Stored data entries.
==================================================

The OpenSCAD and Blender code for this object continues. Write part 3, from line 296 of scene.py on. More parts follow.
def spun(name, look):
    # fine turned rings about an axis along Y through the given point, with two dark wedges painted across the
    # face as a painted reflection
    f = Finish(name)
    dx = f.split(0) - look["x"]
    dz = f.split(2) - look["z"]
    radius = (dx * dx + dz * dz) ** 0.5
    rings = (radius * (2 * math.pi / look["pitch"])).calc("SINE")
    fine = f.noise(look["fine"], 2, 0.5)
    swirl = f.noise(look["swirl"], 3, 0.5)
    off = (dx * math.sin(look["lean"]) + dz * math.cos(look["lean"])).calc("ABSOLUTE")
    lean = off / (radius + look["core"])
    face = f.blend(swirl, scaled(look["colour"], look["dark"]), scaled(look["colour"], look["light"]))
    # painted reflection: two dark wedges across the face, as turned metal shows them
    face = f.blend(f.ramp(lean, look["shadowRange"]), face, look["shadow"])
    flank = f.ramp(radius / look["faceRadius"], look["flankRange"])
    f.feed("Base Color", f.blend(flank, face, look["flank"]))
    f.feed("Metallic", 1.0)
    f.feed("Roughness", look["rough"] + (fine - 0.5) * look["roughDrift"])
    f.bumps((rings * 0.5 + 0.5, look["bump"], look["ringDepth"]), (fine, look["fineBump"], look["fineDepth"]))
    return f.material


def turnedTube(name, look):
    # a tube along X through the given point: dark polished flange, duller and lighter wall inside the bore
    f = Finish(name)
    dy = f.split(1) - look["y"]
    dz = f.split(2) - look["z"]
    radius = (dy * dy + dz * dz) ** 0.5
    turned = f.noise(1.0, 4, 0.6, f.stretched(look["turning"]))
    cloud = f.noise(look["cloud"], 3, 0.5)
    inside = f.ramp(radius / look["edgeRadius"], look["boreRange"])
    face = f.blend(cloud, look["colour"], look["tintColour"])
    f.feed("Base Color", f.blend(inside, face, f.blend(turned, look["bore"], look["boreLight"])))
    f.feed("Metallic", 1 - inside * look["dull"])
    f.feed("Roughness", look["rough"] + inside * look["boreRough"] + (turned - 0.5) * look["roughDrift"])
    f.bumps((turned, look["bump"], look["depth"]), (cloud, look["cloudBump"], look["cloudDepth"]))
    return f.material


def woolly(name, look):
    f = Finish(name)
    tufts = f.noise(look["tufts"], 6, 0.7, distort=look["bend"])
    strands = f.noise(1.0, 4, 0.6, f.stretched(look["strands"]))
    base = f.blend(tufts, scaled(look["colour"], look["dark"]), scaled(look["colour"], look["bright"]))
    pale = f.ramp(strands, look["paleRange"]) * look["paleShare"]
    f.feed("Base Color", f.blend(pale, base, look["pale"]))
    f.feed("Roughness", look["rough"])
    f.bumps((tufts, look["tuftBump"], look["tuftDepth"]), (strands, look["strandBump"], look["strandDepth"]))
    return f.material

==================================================

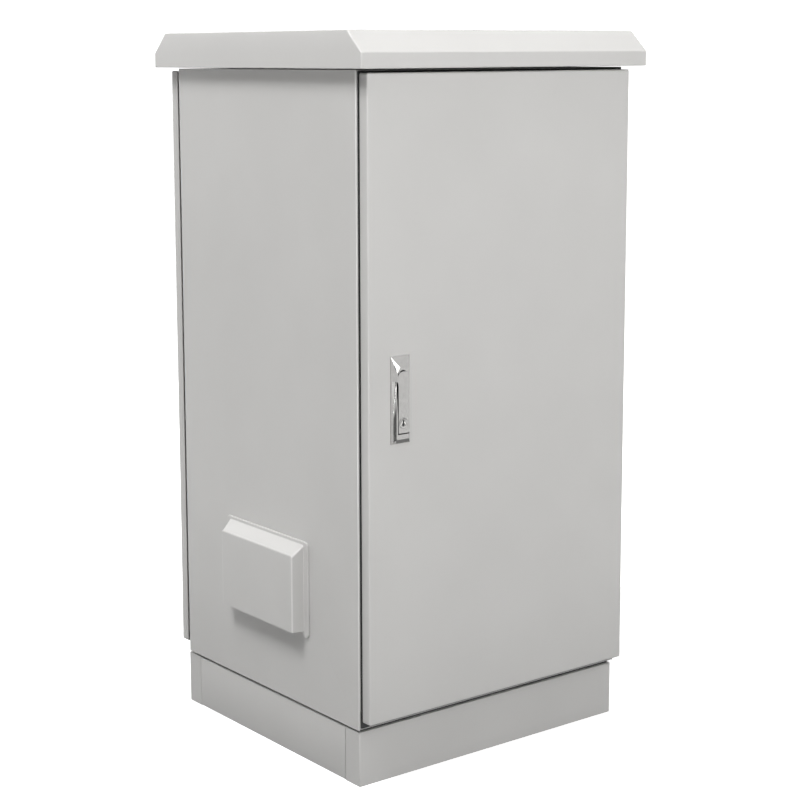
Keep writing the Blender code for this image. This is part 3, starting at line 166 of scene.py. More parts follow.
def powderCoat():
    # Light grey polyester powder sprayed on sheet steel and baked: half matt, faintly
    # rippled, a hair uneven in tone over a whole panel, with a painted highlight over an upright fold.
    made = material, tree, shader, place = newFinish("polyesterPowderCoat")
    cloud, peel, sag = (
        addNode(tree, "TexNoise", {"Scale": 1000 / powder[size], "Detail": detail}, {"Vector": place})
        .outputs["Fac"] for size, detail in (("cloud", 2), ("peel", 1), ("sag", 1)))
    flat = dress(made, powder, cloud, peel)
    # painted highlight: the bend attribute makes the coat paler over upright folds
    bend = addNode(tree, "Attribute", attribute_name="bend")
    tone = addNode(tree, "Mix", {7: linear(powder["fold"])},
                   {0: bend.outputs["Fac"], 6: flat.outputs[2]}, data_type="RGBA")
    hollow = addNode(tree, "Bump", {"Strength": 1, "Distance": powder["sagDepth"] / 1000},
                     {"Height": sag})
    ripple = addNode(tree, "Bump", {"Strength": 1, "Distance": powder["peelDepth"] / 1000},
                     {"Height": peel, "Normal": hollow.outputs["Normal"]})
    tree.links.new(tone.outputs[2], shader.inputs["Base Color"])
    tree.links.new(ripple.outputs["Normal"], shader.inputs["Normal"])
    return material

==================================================

Find each line that has the word "More", then copy it out.

Complete response.
The OpenSCAD and Blender code for this object continues. Write part 3, from line 296 of scene.py on. More parts follow.
Keep writing the Blender code for this image. This is part 3, starting at line 166 of scene.py. More parts follow.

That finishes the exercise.